Die Förderbank ILB hat doch selbst erkannt, dass bei dem Unternehmen etwas nicht sauber läuft und hat Anzeige erstattet. Auch das Finanzamt hatte Unregelmäßigkeiten bemerkt. Alle Fakten deuteten darauf hin, dass etwas nicht in Ordnung war. Das hätte zwingend dazu führen müssen, dass die Fördermittelauszahlung auf Eis gelegt wird. Es ist völlig unverständlich, dass Christoffers bei diesem Sachverhalt mit den Leuten Gespräche geführt hat. Und weiteres Geld hat die ILB nach diesen Gesprächen an die Firma ausgezahlt, gegen die sie selbst Anzeige erstattet hat. Und da soll der Minister keinen Einfluss genommen haben? Wer es glaubt, wird selig. Ich habe eher den Eindruck, dass er in diesem Fall genauso beratungsresistent wie bei Odersun agiert hat.
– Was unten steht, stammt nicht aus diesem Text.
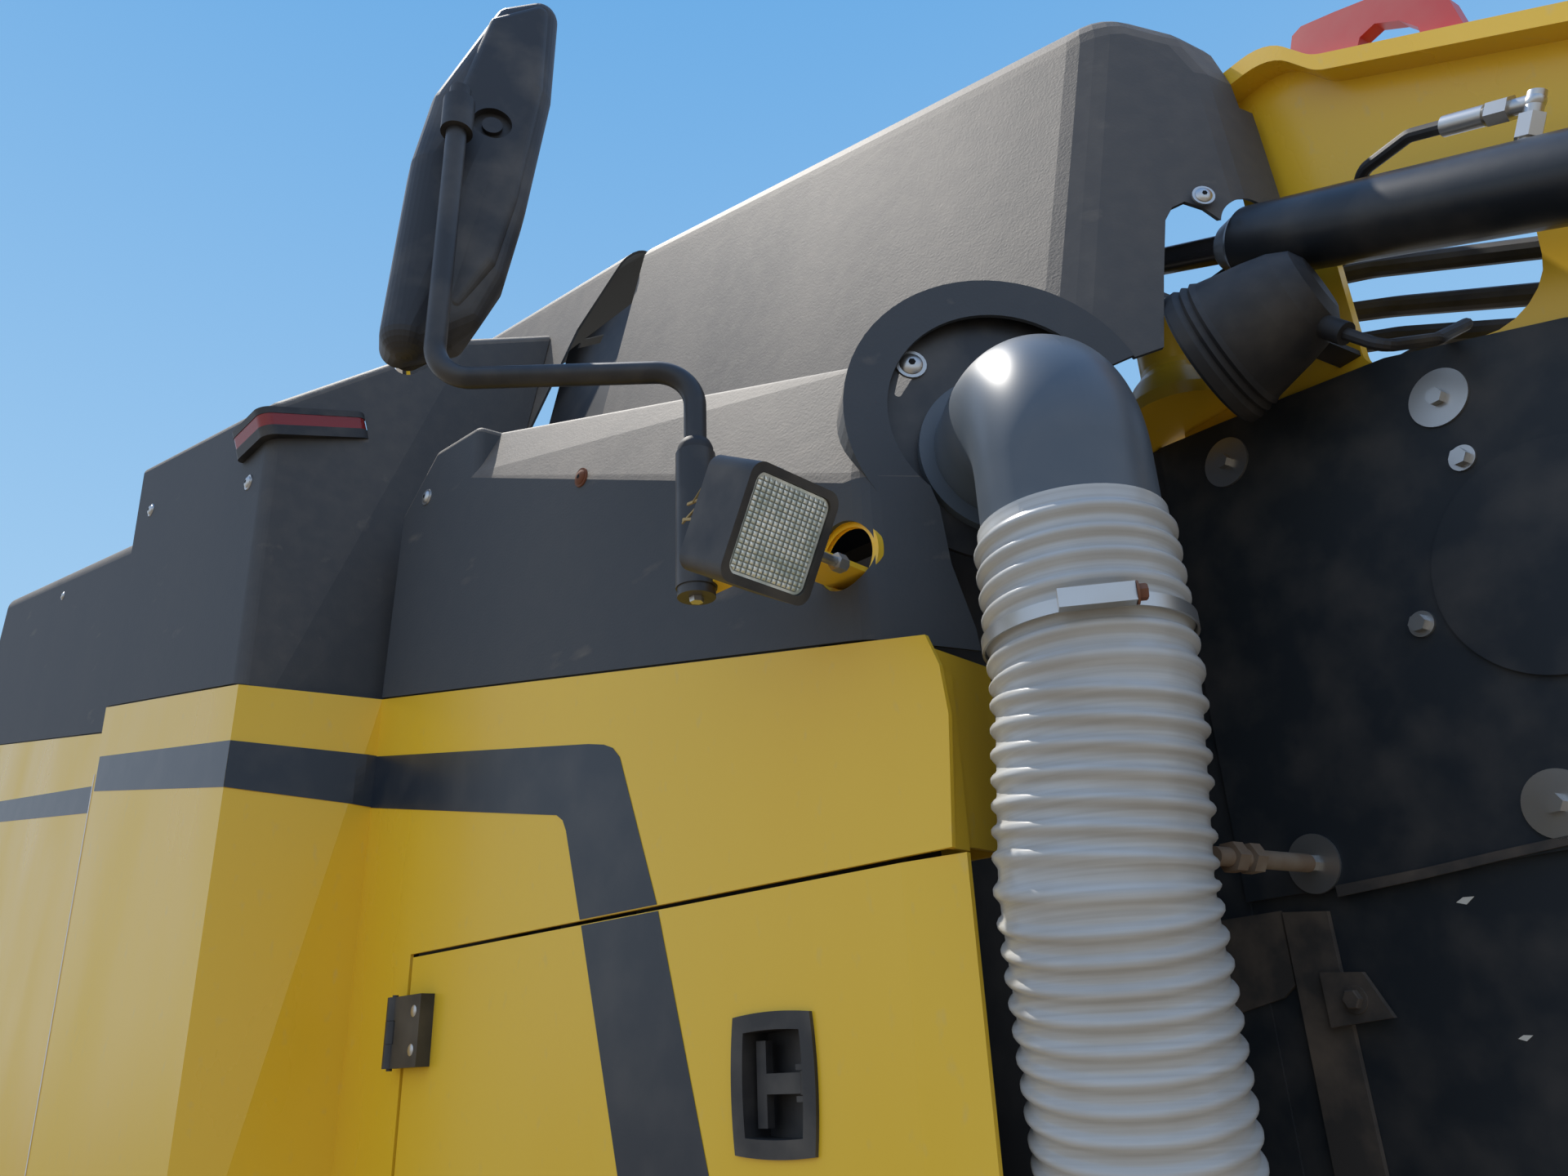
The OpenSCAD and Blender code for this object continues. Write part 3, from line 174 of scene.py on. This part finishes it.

Ministerpräsident Woidke verteidigte die Odersun-Gelder als politische Entscheidung für die damals beabsichtige Sicherung von Arbeitsplätzen. Grünen-Fraktionschef Axel Vogel sagte, er wünsche sich Minister, die sich auch mal gegen den Beamtenapparat durchsetzen können, wenn es um politische Ziele geht.

Ein Minister hat selbstverständlich seine Ministerentscheidungen zu treffen. Auch mutige Minister sind willkommen. Aber wenn man eine einsame Entscheidung gegen den Rat aller internen und externen Berater und der eigenen Förderbank trifft, dann ist man haushaltsrechtlich gezwungen, bei seiner Entscheidung sorgfältigst das Für und Wider abzuwägen und seine abweichende Entscheidung schriftlich zu dokumentieren. Dies handschriftlich wie bei Odersun auf einem Zettel in fünf kurzen Punkten zu tun, ist grob fahrlässig und reicht bei Weitem nicht aus. Er hätte auch veranlassen können, weitere Expertisen einholen können. Und es gab schon ein Gutachten, dass das Risiko für eine weitere Förderung als zu hoch einschätzt. Er hätte es vielleicht vorher lesen sollen. Somit ist es eine willkürliche Entscheidung und aus meiner Sicht auch nicht rechtstaatlich. Dafür trägt Minister Christoffers die Verantwortung.

Der Minister räumt im Fall Odersun ein, dass es nachträglich ein Fehler war. Bei Human Bio-Sience pocht er auf den Rechtsanspruch des Unternehmens auf die Fördermittel.

Es ist doch die vornehmste Aufgabe eines Ministers, Schaden vom Land abzuwenden und sorgfältig in der Beurteilung der Sachverhalte zu sein. Die große Geste des Weltretters ist völlig unangebracht, wenn es um die Vergabe von Millionen Euro Steuergeldern geht.

Das Interview führte Alexander Fröhlich

Dierk Homeyer, 58, (CDU) ist seit 1994 Abgeordneter im Landtag. Er ist wirtschaftspolitischer Sprecher der CDU-Fraktion und sitzt im Untersuchungsausschuss zur Krampnitz-Affäre.